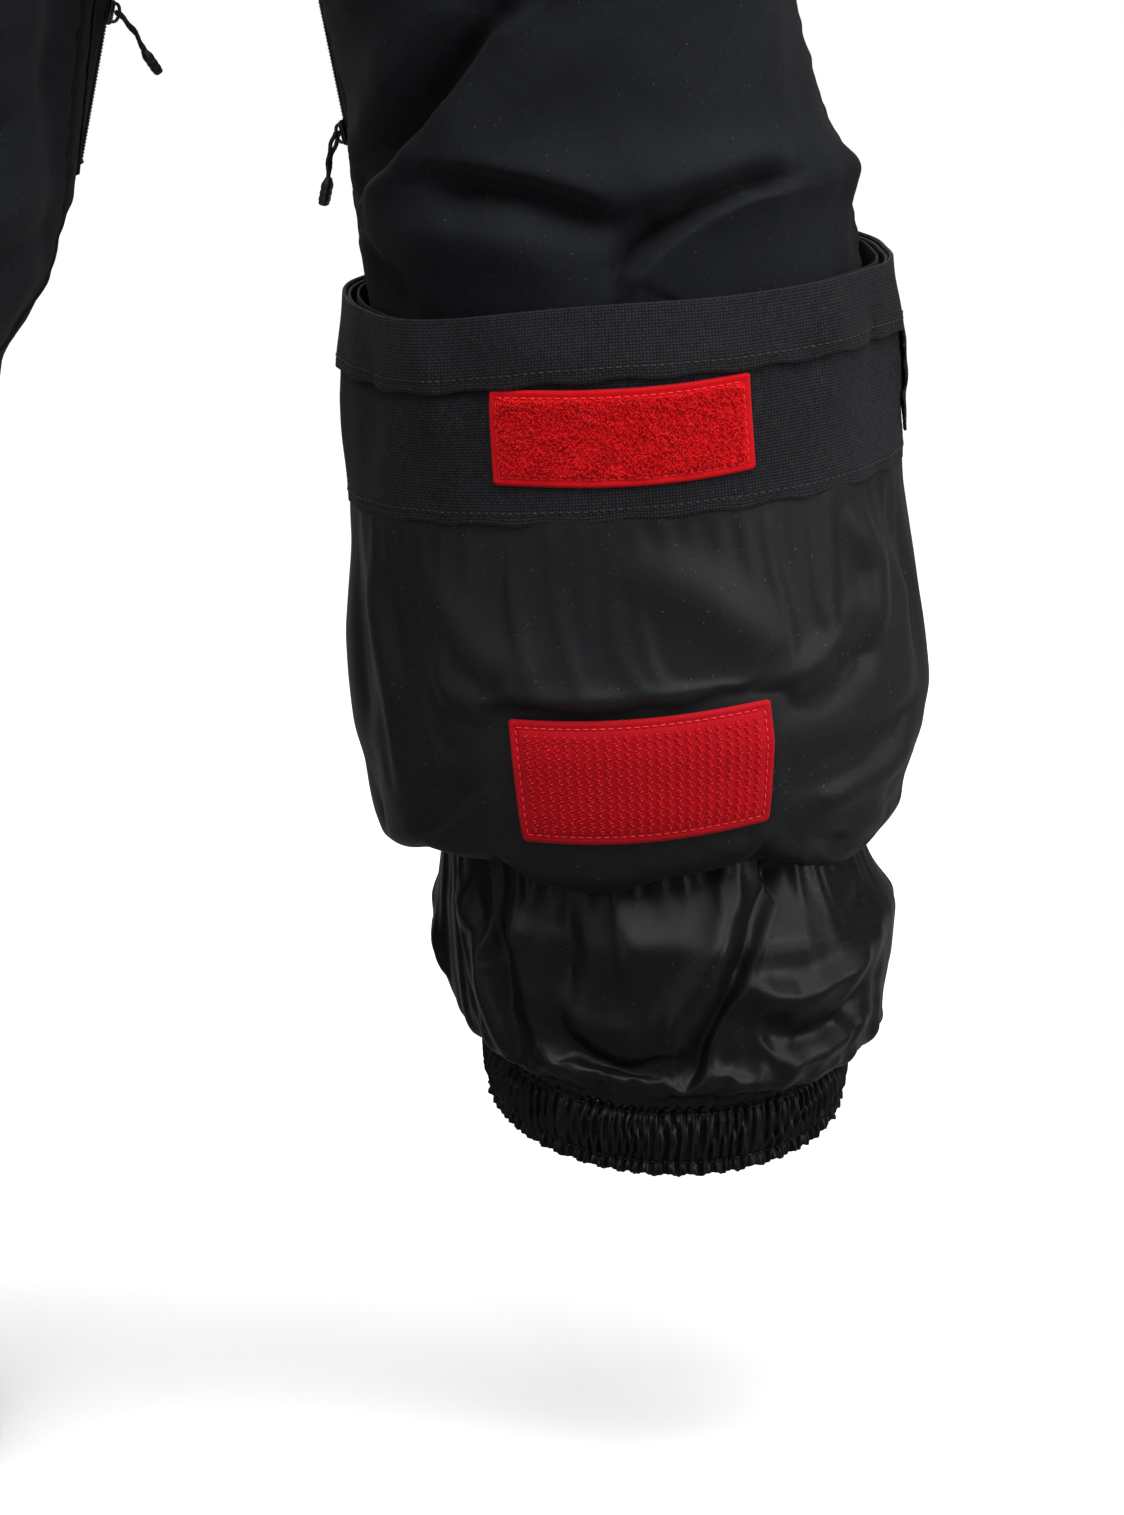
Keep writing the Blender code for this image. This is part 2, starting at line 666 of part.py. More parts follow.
def build_fly():
    """The fly zip bridges the middle seam on a flat tape."""
    def front(height):
        s = RIGHT_LEG.section(height)
        return s.centre_y - s.half_depth * math.sin(math.radians(RIGHT_LEG.inner_angle(height)))

    start = Vector((0, front(FLY_LOW) - 0.0040, FLY_LOW - WAIST_TOP))
    end = Vector((0, front(FLY_HIGH) - 0.0030, FLY_HIGH - WAIST_TOP))
    facing = Vector((0, -1, 0))
    frame = frame_between(start, end, facing)
    length = (end - start).length
    tape_face = -(TAPE + GAP)
    bevelled_box(
        "fly_zip_tape", (-0.012, tape_face, 0), (0.012, -GAP, length), 0.0003, frame, "zip_tape"
    )
    Zip("fly", start, end, facing, 0.88, 0.024, 0.0060, 8).build()


def main():
    clear_scene()
    collection = bpy.data.collections.new("trousers")
    bpy.context.scene.collection.children.link(collection)
    build_leg_cloth()
    build_right_cuff()
    build_left_cuff()
    for side in LEGS:
        build_gaiter(side)
    build_waist()
    build_pockets()
    build_zips()


main()
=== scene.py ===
"""Looks for insulated over-trousers: one cuff turned up, one let down, a boot gaiter in each leg.

Cloth is built on Tubes, stacks of ellipses that match the frame, so that a place on the cloth is a
height above the wearer's ground and an angle: 0 inner side, 90 front, 180 outer side, 270 back.
"""

from __future__ import annotations

import json
import logging
import math
from dataclasses import dataclass
from collections.abc import Callable
from enum import Enum

import bpy
import numpy as np
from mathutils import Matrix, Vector

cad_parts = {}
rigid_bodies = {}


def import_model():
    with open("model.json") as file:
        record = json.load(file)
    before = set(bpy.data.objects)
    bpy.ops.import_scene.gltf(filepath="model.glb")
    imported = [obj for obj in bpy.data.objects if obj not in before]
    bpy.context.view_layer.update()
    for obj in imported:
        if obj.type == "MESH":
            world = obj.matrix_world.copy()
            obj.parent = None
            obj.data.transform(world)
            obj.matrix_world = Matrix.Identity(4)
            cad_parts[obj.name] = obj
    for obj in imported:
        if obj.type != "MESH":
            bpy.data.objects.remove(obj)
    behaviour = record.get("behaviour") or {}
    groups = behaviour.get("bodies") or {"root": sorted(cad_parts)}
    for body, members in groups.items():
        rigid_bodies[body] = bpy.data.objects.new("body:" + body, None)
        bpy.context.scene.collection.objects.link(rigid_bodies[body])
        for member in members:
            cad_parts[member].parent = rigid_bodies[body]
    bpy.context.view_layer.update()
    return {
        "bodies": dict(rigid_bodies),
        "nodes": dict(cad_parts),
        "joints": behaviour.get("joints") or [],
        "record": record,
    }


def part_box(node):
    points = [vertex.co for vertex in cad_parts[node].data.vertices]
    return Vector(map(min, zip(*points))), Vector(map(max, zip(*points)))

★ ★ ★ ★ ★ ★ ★

# BRIEF
Your task is to reproduce exactly the lines beginning at the line containing "start = Vector((0, front(FLY_LOW)" and ending at the line containing "imported = [obj", inclusive.

# COMPLETE ANSWER
    start = Vector((0, front(FLY_LOW) - 0.0040, FLY_LOW - WAIST_TOP))
    end = Vector((0, front(FLY_HIGH) - 0.0030, FLY_HIGH - WAIST_TOP))
    facing = Vector((0, -1, 0))
    frame = frame_between(start, end, facing)
    length = (end - start).length
    tape_face = -(TAPE + GAP)
    bevelled_box(
        "fly_zip_tape", (-0.012, tape_face, 0), (0.012, -GAP, length), 0.0003, frame, "zip_tape"
    )
    Zip("fly", start, end, facing, 0.88, 0.024, 0.0060, 8).build()


def main():
    clear_scene()
    collection = bpy.data.collections.new("trousers")
    bpy.context.scene.collection.children.link(collection)
    build_leg_cloth()
    build_right_cuff()
    build_left_cuff()
    for side in LEGS:
        build_gaiter(side)
    build_waist()
    build_pockets()
    build_zips()


main()
=== scene.py ===
"""Looks for insulated over-trousers: one cuff turned up, one let down, a boot gaiter in each leg.

Cloth is built on Tubes, stacks of ellipses that match the frame, so that a place on the cloth is a
height above the wearer's ground and an angle: 0 inner side, 90 front, 180 outer side, 270 back.
"""

from __future__ import annotations

import json
import logging
import math
from dataclasses import dataclass
from collections.abc import Callable
from enum import Enum

import bpy
import numpy as np
from mathutils import Matrix, Vector

cad_parts = {}
rigid_bodies = {}


def import_model():
    with open("model.json") as file:
        record = json.load(file)
    before = set(bpy.data.objects)
    bpy.ops.import_scene.gltf(filepath="model.glb")
    imported = [obj for obj in bpy.data.objects if obj not in before]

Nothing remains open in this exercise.